Requirement | Copy the data word for word, keeping every line.

--------

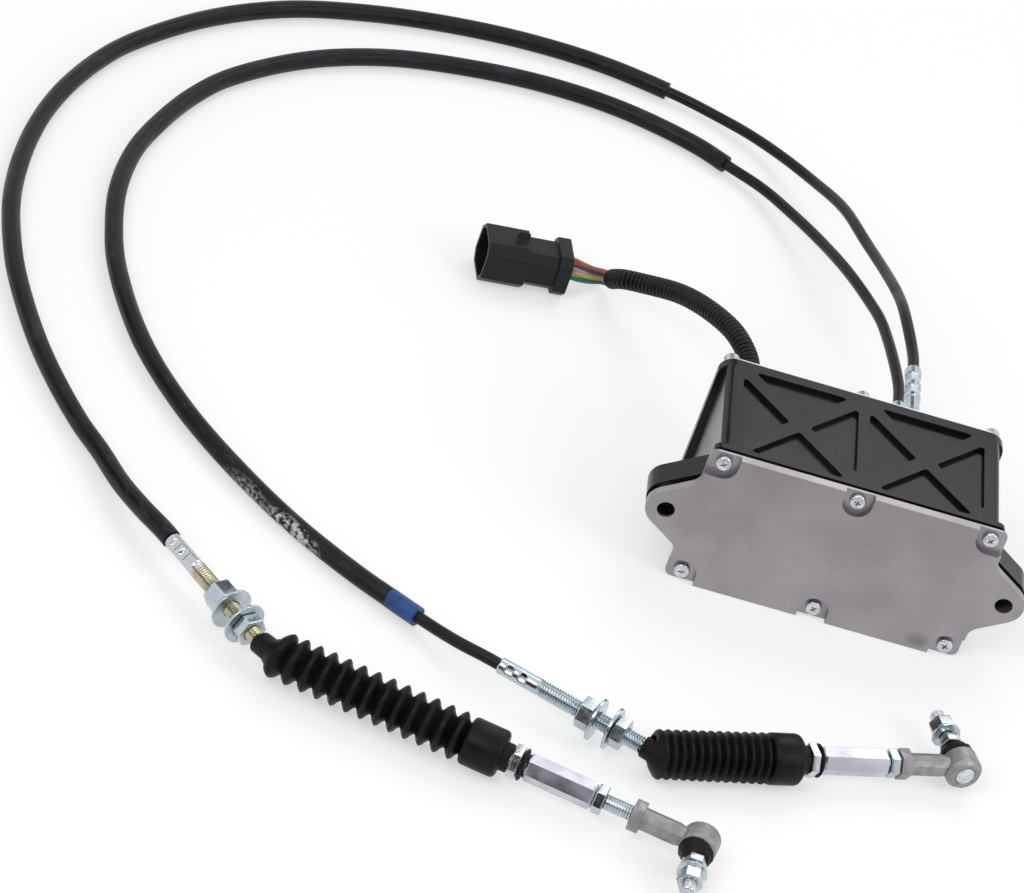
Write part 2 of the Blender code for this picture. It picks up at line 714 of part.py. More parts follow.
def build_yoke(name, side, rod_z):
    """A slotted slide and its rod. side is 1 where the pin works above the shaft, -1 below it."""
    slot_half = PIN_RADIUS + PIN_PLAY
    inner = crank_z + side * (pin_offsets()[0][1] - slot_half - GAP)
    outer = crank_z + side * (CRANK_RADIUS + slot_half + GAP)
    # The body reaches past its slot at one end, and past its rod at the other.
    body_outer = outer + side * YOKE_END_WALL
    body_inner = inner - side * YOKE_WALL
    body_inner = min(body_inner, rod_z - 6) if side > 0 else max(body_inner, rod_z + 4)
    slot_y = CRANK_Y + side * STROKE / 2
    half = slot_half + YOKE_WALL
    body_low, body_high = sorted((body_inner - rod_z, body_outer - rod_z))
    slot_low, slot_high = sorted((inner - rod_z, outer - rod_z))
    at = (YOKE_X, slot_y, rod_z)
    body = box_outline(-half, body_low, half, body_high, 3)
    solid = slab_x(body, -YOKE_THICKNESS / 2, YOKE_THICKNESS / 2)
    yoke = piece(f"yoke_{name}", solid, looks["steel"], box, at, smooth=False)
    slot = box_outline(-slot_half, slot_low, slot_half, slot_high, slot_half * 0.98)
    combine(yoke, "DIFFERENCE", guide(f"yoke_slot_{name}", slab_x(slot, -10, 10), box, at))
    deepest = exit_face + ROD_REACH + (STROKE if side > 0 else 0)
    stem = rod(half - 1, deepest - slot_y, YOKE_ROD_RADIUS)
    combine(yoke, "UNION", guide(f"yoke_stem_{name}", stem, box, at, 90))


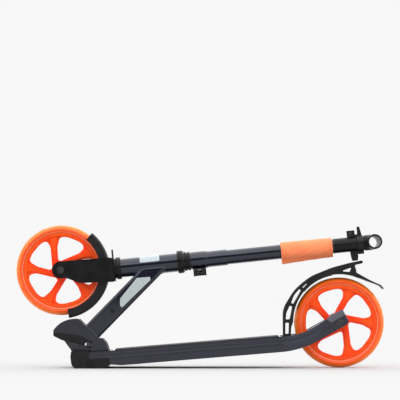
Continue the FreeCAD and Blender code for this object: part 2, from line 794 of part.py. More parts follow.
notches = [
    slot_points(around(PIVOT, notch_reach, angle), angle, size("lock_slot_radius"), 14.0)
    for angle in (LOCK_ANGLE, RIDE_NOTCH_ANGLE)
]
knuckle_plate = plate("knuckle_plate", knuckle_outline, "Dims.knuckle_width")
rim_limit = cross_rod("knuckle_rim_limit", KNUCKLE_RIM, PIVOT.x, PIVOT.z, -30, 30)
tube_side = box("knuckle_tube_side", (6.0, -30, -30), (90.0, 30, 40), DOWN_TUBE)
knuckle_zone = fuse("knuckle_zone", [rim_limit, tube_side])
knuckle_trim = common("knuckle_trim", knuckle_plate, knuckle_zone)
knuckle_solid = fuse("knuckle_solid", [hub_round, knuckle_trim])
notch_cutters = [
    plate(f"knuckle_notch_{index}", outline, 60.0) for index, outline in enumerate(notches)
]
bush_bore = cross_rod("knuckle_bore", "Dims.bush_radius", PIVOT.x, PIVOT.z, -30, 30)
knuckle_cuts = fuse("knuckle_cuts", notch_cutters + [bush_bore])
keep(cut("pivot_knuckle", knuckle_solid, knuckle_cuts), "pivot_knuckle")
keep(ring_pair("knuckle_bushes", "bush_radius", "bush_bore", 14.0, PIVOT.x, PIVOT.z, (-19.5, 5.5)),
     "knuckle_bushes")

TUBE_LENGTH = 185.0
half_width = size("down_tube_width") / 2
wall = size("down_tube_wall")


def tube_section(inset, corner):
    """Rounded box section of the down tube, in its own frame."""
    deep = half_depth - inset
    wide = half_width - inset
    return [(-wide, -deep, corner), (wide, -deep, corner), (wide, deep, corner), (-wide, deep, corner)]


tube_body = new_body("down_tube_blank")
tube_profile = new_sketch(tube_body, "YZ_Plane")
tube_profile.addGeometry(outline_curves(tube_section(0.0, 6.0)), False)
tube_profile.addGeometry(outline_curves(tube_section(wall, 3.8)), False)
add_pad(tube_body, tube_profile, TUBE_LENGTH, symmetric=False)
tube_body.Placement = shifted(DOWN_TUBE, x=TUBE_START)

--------

Written answer |
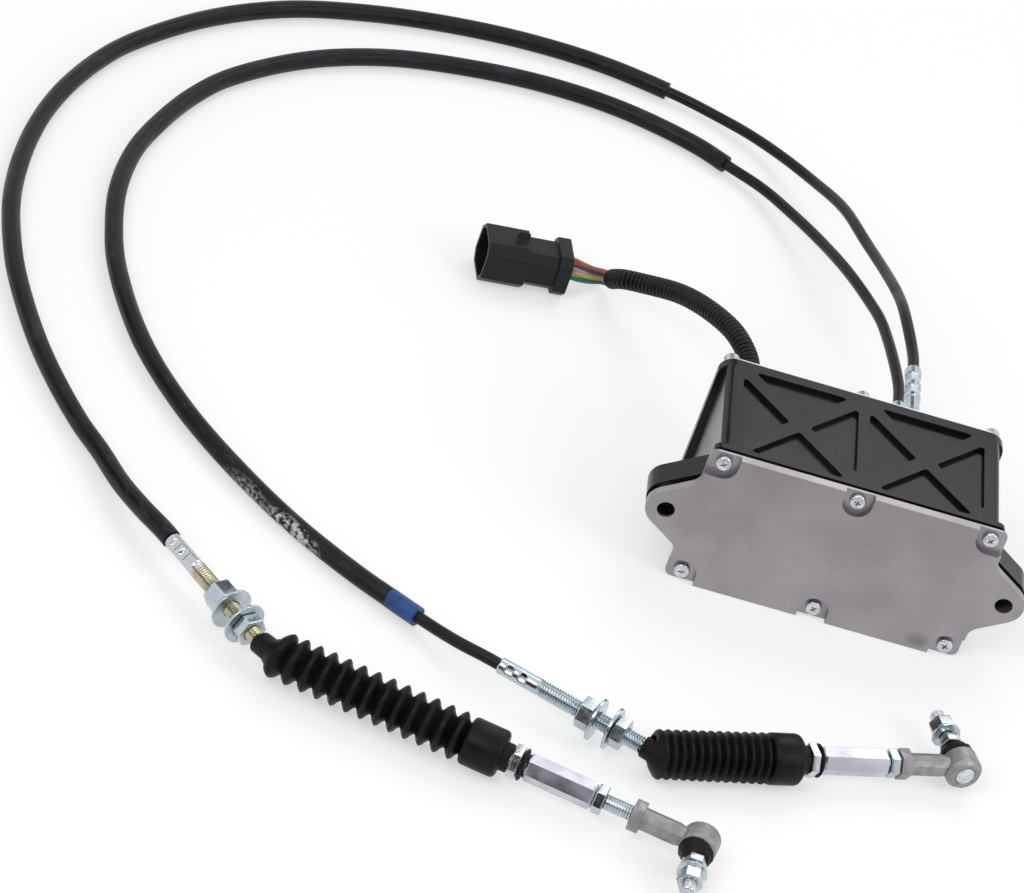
Write part 2 of the Blender code for this picture. It picks up at line 714 of part.py. More parts follow.
def build_yoke(name, side, rod_z):
    """A slotted slide and its rod. side is 1 where the pin works above the shaft, -1 below it."""
    slot_half = PIN_RADIUS + PIN_PLAY
    inner = crank_z + side * (pin_offsets()[0][1] - slot_half - GAP)
    outer = crank_z + side * (CRANK_RADIUS + slot_half + GAP)
    # The body reaches past its slot at one end, and past its rod at the other.
    body_outer = outer + side * YOKE_END_WALL
    body_inner = inner - side * YOKE_WALL
    body_inner = min(body_inner, rod_z - 6) if side > 0 else max(body_inner, rod_z + 4)
    slot_y = CRANK_Y + side * STROKE / 2
    half = slot_half + YOKE_WALL
    body_low, body_high = sorted((body_inner - rod_z, body_outer - rod_z))
    slot_low, slot_high = sorted((inner - rod_z, outer - rod_z))
    at = (YOKE_X, slot_y, rod_z)
    body = box_outline(-half, body_low, half, body_high, 3)
    solid = slab_x(body, -YOKE_THICKNESS / 2, YOKE_THICKNESS / 2)
    yoke = piece(f"yoke_{name}", solid, looks["steel"], box, at, smooth=False)
    slot = box_outline(-slot_half, slot_low, slot_half, slot_high, slot_half * 0.98)
    combine(yoke, "DIFFERENCE", guide(f"yoke_slot_{name}", slab_x(slot, -10, 10), box, at))
    deepest = exit_face + ROD_REACH + (STROKE if side > 0 else 0)
    stem = rod(half - 1, deepest - slot_y, YOKE_ROD_RADIUS)
    combine(yoke, "UNION", guide(f"yoke_stem_{name}", stem, box, at, 90))


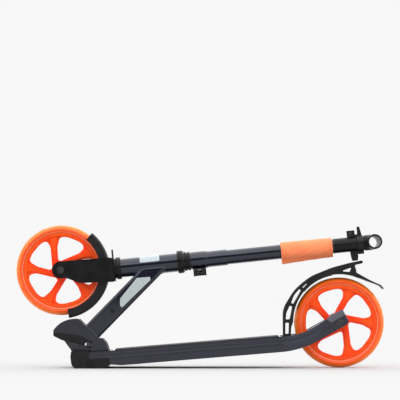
Continue the FreeCAD and Blender code for this object: part 2, from line 794 of part.py. More parts follow.
notches = [
    slot_points(around(PIVOT, notch_reach, angle), angle, size("lock_slot_radius"), 14.0)
    for angle in (LOCK_ANGLE, RIDE_NOTCH_ANGLE)
]
knuckle_plate = plate("knuckle_plate", knuckle_outline, "Dims.knuckle_width")
rim_limit = cross_rod("knuckle_rim_limit", KNUCKLE_RIM, PIVOT.x, PIVOT.z, -30, 30)
tube_side = box("knuckle_tube_side", (6.0, -30, -30), (90.0, 30, 40), DOWN_TUBE)
knuckle_zone = fuse("knuckle_zone", [rim_limit, tube_side])
knuckle_trim = common("knuckle_trim", knuckle_plate, knuckle_zone)
knuckle_solid = fuse("knuckle_solid", [hub_round, knuckle_trim])
notch_cutters = [
    plate(f"knuckle_notch_{index}", outline, 60.0) for index, outline in enumerate(notches)
]
bush_bore = cross_rod("knuckle_bore", "Dims.bush_radius", PIVOT.x, PIVOT.z, -30, 30)
knuckle_cuts = fuse("knuckle_cuts", notch_cutters + [bush_bore])
keep(cut("pivot_knuckle", knuckle_solid, knuckle_cuts), "pivot_knuckle")
keep(ring_pair("knuckle_bushes", "bush_radius", "bush_bore", 14.0, PIVOT.x, PIVOT.z, (-19.5, 5.5)),
     "knuckle_bushes")

TUBE_LENGTH = 185.0
half_width = size("down_tube_width") / 2
wall = size("down_tube_wall")


def tube_section(inset, corner):
    """Rounded box section of the down tube, in its own frame."""
    deep = half_depth - inset
    wide = half_width - inset
    return [(-wide, -deep, corner), (wide, -deep, corner), (wide, deep, corner), (-wide, deep, corner)]


tube_body = new_body("down_tube_blank")
tube_profile = new_sketch(tube_body, "YZ_Plane")
tube_profile.addGeometry(outline_curves(tube_section(0.0, 6.0)), False)
tube_profile.addGeometry(outline_curves(tube_section(wall, 3.8)), False)
add_pad(tube_body, tube_profile, TUBE_LENGTH, symmetric=False)
tube_body.Placement = shifted(DOWN_TUBE, x=TUBE_START)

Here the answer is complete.